= Swaziland National Ex-Mineworkers Association =

Organization

The Swaziland National Ex-Mine Workers Association (SNEMA) is an organisation of ex-miners, who at one point were employed in mines in South Africa. The organisation has over 700 members. Many of the members have sustained injuries or illness from working in the mines, and have been declared redundant. And many of the ex-mineworkers have not been compensated for these injuries or paid the pensions they are due.

SNEMA is not a political organisation as such, taking a more broad rights-based approach in support of Swaziland's poor, particularly in relation to procuring the unpaid compensation that they believe they are due from the mining industry. In doing this, SNEMA seeks to disseminate its message through mobilisation and civic education. SNEMA is a member of the Swaziland United Democratic Front.

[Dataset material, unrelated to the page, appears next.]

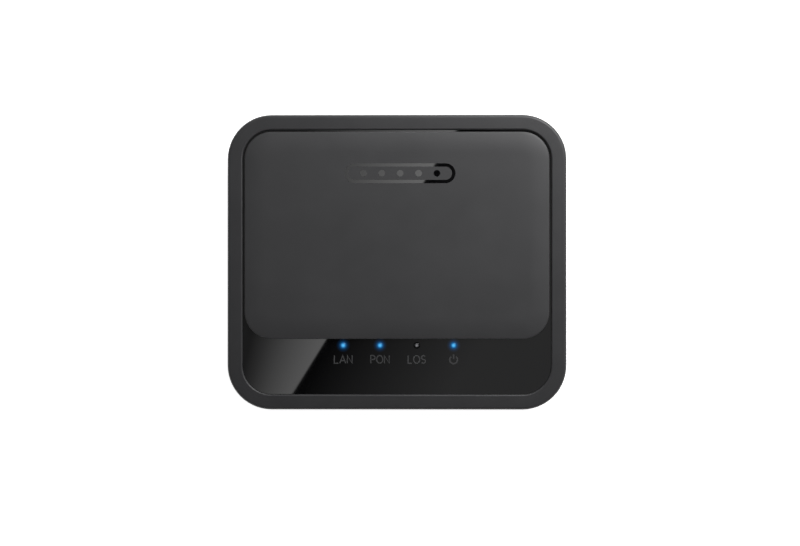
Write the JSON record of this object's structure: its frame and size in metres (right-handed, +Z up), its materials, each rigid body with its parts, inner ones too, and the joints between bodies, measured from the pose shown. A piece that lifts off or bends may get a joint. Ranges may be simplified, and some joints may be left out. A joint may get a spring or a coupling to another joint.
{
  "type": "optical network terminal",
  "caption": "Small flat desktop box with a sunk gloss deck, a matt cover plate and indicator windows, and an optical port, network jack, power inlet and buttons at the back.",
  "frame": {"origin": "centre of the footprint, on the surface that the feet stand on", "axes": "+Z up; +Y towards the rear face with the ports; -Y towards the edge with the indicators; +X to the right as seen from the front"},
  "size_m": [0.092, 0.08, 0.0273],
  "materials": {
    "case_matt": "fine satin texture, dark grey",
    "plate_matt": "fine satin texture, dark grey",
    "gloss_black": "polished black",
    "foot_rubber": "matt black rubber",
    "label_film": "satin silver film",
    "steel": "plated steel",
    "aluminium": "satin",
    "gold_plate": "gold plated",
    "indicator_lit": "clear light guide, lit blue",
    "indicator_unlit": "clear light guide, unlit",
    "board_green": "solder mask",
    "chip_black": "moulded epoxy",
    "port_green": "moulded, satin green",
    "port_black": "moulded, satin black",
    "led_body": "moulded white chip package",
    "ceramic_white": "polished ceramic",
    "pad_grey": "soft heat pad",
    "print_grey": "printed ink, grey",
    "key_black": "moulded, satin black",
    "key_white": "moulded, satin off-white"
  },
  "bodies": {
    "terminal": {"base_shell": "case_matt", "top_housing": "case_matt", "gloss_panel": "gloss_black", "top_plate": "plate_matt", "foot_front_left": "foot_rubber", "foot_front_right": "foot_rubber", "foot_rear_left": "foot_rubber", "foot_rear_right": "foot_rubber", "case_screw_left": "steel", "case_screw_right": "steel", "rating_label": "label_film", "light_pipe_holder": "port_black", "light_pipe_lan": "indicator_lit", "light_pipe_pon": "indicator_lit", "light_pipe_los": "indicator_unlit", "light_pipe_power": "indicator_lit", "led_lan": "led_body", "led_pon": "led_body", "led_los": "led_body", "led_power": "led_body", "main_board": "board_green", "board_screw_left": "steel", "board_screw_right": "steel", "soc_chip": "chip_black", "thermal_pad": "pad_grey", "heat_sink": "aluminium", "memory_chip": "chip_black", "flash_chip": "chip_black", "laser_driver_chip": "chip_black", "regulator_chip": "chip_black", "power_inductor": "chip_black", "lan_transformer": "chip_black", "crystal_can": "steel", "filter_capacitor_input": "aluminium", "filter_capacitor_output": "aluminium", "pon_adapter": "port_green", "ferrule_sleeve": "ceramic_white", "optical_body": "steel", "laser_can": "gold_plate", "receiver_can": "gold_plate", "lan_jack_shield": "steel", "lan_jack_insert": "port_black", "lan_jack_contacts": "gold_plate", "dc_inlet_body": "port_black", "dc_inlet_pin": "steel", "dc_inlet_contact": "steel", "reset_switch_body": "port_black", "power_switch_body": "port_black"},
    "power_key": {"power_button": "key_black"},
    "reset_key": {"reset_button": "key_white"}
  },
  "joints": [
    {"name": "power_press", "type": "slide", "parent": "terminal", "child": "power_key", "axis": [0, -1, 0], "range_m": [-0.0015, 0.001], "stiffness_N_per_m": 400},
    {"name": "reset_press", "type": "slide", "parent": "terminal", "child": "reset_key", "axis": [0, -1, 0], "range_m": [0, 0.0003], "stiffness_N_per_m": 2000}
  ]
}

SNEMA see the main problems in trying to procure their compensations as being:
- Lack of knowledge of rights amongst ex-mine workers.
- Lack of access to provident fund money.
- Lack of compensation to widows of ex-mine workers.
- Lack of care for sick and injured ex-mine workers, many of whom live in the rural areas of Swaziland where medical care facilities are rudimentary at best.
- Lack of support from the Swaziland government in accessing medical examinations to prove the illnesses, mainly tuberculosis and silicosis, or in helping addressing the above-mentioned problems.
- Lack of support from the South African government and South African mining industry in addressing the above-mentioned problems.
- Lack of support from other relevant bodies or organisations in addressing the above-mentioned problems.

SNEMA has successfully taken the Swazi Government to court over its unfulfilled promise to provide free primary school education (section 29 (6) of the constitution). The ex-miners argued that the persistent lack of education of their children at primary school level is a complete and unlawful violation of the constitution. The court case followed the refusal of government to respect the ruling of the High Court on the same issue on 16 March 2009, wherein it issued a declaratory judgement pronouncing that the Government of Swaziland has the responsibility to provide free primary school education across all grades in public primary schools in accordance with the Constitution.